Your task is to quote the material that follows, in full and exactly.

## START Dataset extract

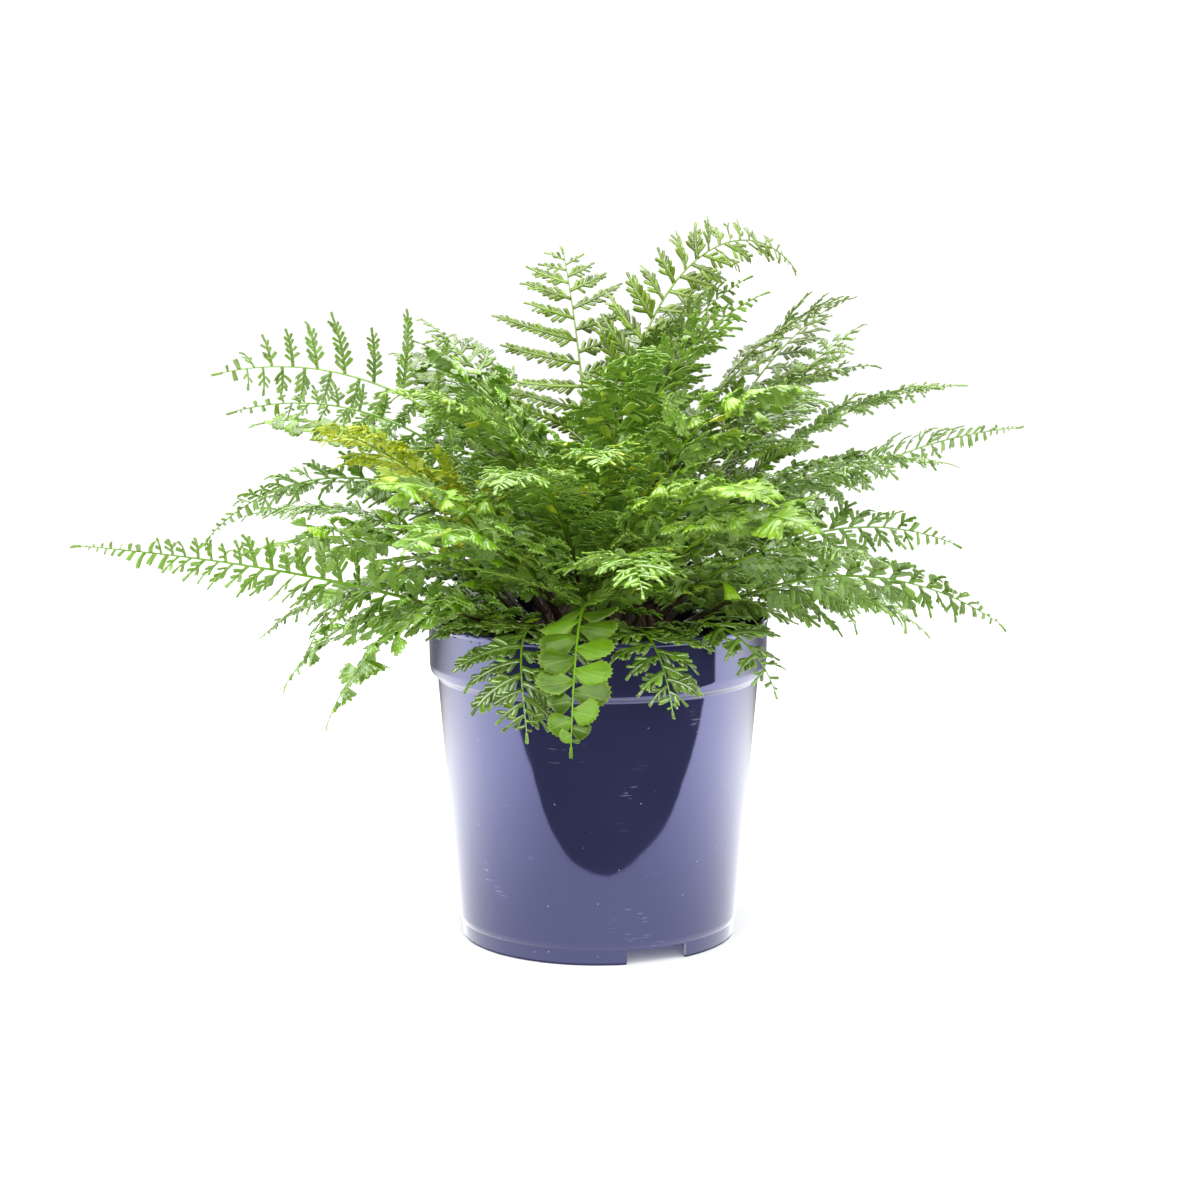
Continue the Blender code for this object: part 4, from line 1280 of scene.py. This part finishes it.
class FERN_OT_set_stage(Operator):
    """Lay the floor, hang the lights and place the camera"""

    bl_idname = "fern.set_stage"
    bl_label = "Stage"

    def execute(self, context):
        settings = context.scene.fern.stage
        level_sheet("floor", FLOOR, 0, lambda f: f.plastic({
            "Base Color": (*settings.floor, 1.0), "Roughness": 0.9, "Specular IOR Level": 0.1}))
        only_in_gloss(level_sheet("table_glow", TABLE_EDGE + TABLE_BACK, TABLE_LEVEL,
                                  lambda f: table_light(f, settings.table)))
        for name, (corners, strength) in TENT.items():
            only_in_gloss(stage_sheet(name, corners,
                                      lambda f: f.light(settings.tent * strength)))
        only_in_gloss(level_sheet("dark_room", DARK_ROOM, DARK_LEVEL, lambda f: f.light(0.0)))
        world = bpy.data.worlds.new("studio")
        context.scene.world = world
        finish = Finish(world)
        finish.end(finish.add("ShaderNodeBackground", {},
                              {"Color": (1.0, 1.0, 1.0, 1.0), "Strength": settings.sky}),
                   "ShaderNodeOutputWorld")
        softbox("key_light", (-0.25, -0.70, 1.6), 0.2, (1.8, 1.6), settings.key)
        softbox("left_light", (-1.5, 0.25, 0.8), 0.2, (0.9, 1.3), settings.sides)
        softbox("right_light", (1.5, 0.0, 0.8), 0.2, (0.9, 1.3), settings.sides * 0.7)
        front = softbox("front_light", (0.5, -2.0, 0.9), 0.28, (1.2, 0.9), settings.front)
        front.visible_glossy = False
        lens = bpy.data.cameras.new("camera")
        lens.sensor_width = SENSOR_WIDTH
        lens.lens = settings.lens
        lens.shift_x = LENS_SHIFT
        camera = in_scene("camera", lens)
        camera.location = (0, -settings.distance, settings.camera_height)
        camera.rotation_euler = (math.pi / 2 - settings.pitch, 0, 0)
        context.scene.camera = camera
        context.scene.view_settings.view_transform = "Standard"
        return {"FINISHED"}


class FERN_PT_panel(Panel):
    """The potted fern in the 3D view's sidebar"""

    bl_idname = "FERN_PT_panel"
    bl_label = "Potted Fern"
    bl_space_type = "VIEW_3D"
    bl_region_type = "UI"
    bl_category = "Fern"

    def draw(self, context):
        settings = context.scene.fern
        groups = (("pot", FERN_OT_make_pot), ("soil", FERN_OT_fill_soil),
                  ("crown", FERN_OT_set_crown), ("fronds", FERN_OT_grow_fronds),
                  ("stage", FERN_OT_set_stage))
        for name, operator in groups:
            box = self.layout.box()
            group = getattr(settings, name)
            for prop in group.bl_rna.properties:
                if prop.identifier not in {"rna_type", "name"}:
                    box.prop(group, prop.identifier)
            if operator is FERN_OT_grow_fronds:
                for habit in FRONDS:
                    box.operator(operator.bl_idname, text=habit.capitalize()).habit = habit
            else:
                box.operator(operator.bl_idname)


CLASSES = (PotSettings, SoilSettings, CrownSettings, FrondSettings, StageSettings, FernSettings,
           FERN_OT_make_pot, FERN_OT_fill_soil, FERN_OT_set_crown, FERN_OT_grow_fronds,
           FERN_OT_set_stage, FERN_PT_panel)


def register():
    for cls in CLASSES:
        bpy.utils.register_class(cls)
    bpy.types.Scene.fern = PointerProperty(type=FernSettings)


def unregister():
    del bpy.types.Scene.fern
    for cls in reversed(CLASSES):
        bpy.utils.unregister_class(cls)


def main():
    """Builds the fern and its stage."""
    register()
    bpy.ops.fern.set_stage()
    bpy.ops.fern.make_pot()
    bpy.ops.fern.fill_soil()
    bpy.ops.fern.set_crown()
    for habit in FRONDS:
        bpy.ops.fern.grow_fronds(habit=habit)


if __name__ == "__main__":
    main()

## END Dataset extract

Answer below:
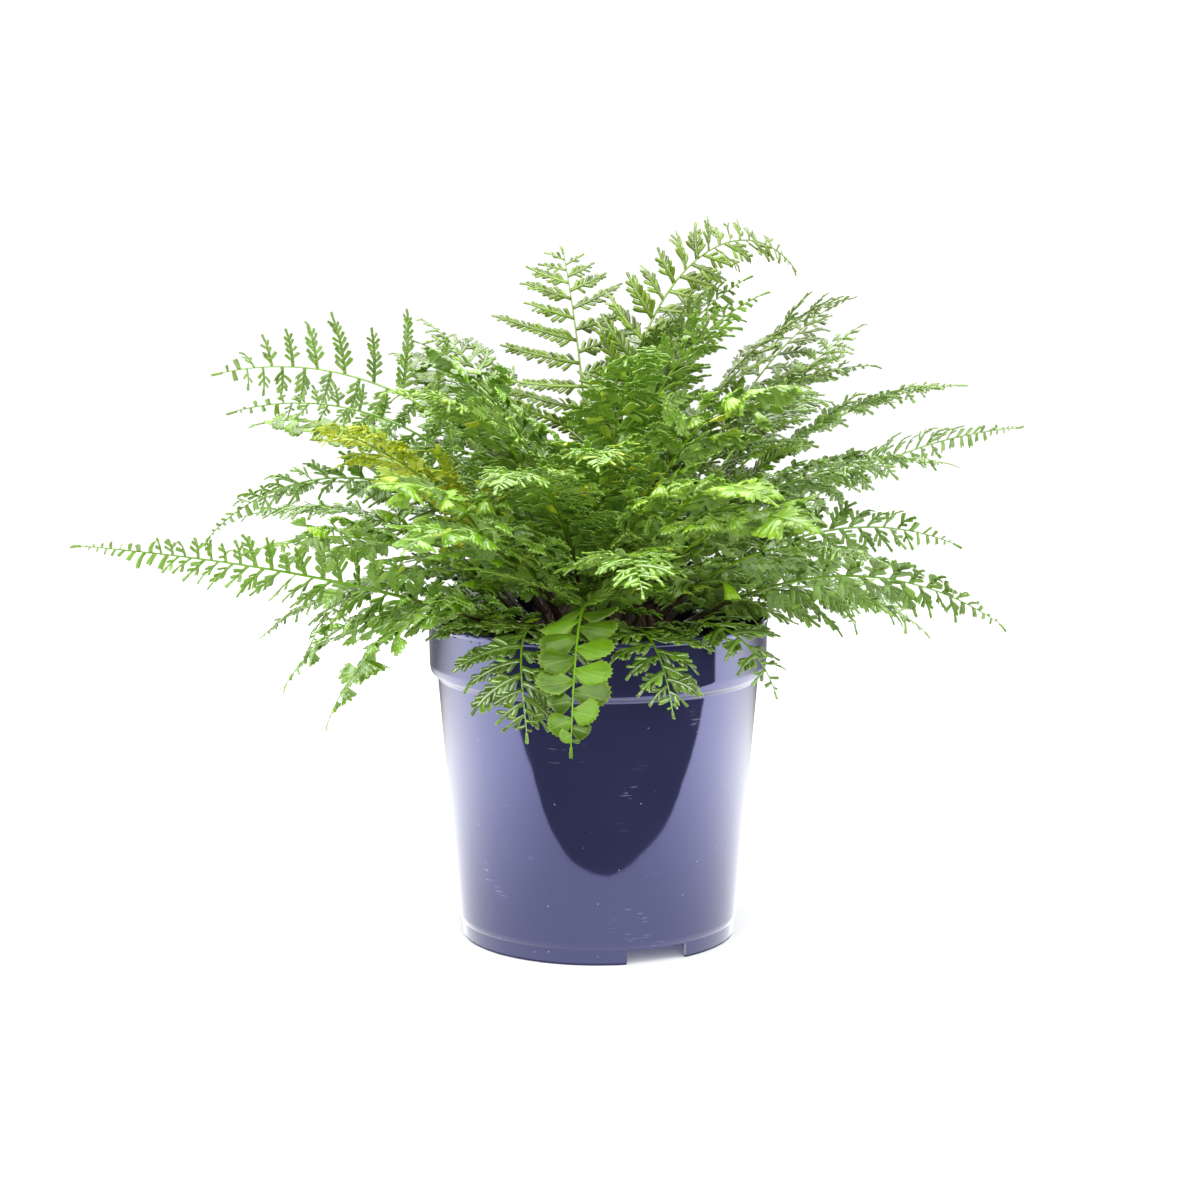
Continue the Blender code for this object: part 4, from line 1280 of scene.py. This part finishes it.
class FERN_OT_set_stage(Operator):
    """Lay the floor, hang the lights and place the camera"""

    bl_idname = "fern.set_stage"
    bl_label = "Stage"

    def execute(self, context):
        settings = context.scene.fern.stage
        level_sheet("floor", FLOOR, 0, lambda f: f.plastic({
            "Base Color": (*settings.floor, 1.0), "Roughness": 0.9, "Specular IOR Level": 0.1}))
        only_in_gloss(level_sheet("table_glow", TABLE_EDGE + TABLE_BACK, TABLE_LEVEL,
                                  lambda f: table_light(f, settings.table)))
        for name, (corners, strength) in TENT.items():
            only_in_gloss(stage_sheet(name, corners,
                                      lambda f: f.light(settings.tent * strength)))
        only_in_gloss(level_sheet("dark_room", DARK_ROOM, DARK_LEVEL, lambda f: f.light(0.0)))
        world = bpy.data.worlds.new("studio")
        context.scene.world = world
        finish = Finish(world)
        finish.end(finish.add("ShaderNodeBackground", {},
                              {"Color": (1.0, 1.0, 1.0, 1.0), "Strength": settings.sky}),
                   "ShaderNodeOutputWorld")
        softbox("key_light", (-0.25, -0.70, 1.6), 0.2, (1.8, 1.6), settings.key)
        softbox("left_light", (-1.5, 0.25, 0.8), 0.2, (0.9, 1.3), settings.sides)
        softbox("right_light", (1.5, 0.0, 0.8), 0.2, (0.9, 1.3), settings.sides * 0.7)
        front = softbox("front_light", (0.5, -2.0, 0.9), 0.28, (1.2, 0.9), settings.front)
        front.visible_glossy = False
        lens = bpy.data.cameras.new("camera")
        lens.sensor_width = SENSOR_WIDTH
        lens.lens = settings.lens
        lens.shift_x = LENS_SHIFT
        camera = in_scene("camera", lens)
        camera.location = (0, -settings.distance, settings.camera_height)
        camera.rotation_euler = (math.pi / 2 - settings.pitch, 0, 0)
        context.scene.camera = camera
        context.scene.view_settings.view_transform = "Standard"
        return {"FINISHED"}


class FERN_PT_panel(Panel):
    """The potted fern in the 3D view's sidebar"""

    bl_idname = "FERN_PT_panel"
    bl_label = "Potted Fern"
    bl_space_type = "VIEW_3D"
    bl_region_type = "UI"
    bl_category = "Fern"

    def draw(self, context):
        settings = context.scene.fern
        groups = (("pot", FERN_OT_make_pot), ("soil", FERN_OT_fill_soil),
                  ("crown", FERN_OT_set_crown), ("fronds", FERN_OT_grow_fronds),
                  ("stage", FERN_OT_set_stage))
        for name, operator in groups:
            box = self.layout.box()
            group = getattr(settings, name)
            for prop in group.bl_rna.properties:
                if prop.identifier not in {"rna_type", "name"}:
                    box.prop(group, prop.identifier)
            if operator is FERN_OT_grow_fronds:
                for habit in FRONDS:
                    box.operator(operator.bl_idname, text=habit.capitalize()).habit = habit
            else:
                box.operator(operator.bl_idname)


CLASSES = (PotSettings, SoilSettings, CrownSettings, FrondSettings, StageSettings, FernSettings,
           FERN_OT_make_pot, FERN_OT_fill_soil, FERN_OT_set_crown, FERN_OT_grow_fronds,
           FERN_OT_set_stage, FERN_PT_panel)


def register():
    for cls in CLASSES:
        bpy.utils.register_class(cls)
    bpy.types.Scene.fern = PointerProperty(type=FernSettings)


def unregister():
    del bpy.types.Scene.fern
    for cls in reversed(CLASSES):
        bpy.utils.unregister_class(cls)


def main():
    """Builds the fern and its stage."""
    register()
    bpy.ops.fern.set_stage()
    bpy.ops.fern.make_pot()
    bpy.ops.fern.fill_soil()
    bpy.ops.fern.set_crown()
    for habit in FRONDS:
        bpy.ops.fern.grow_fronds(habit=habit)


if __name__ == "__main__":
    main()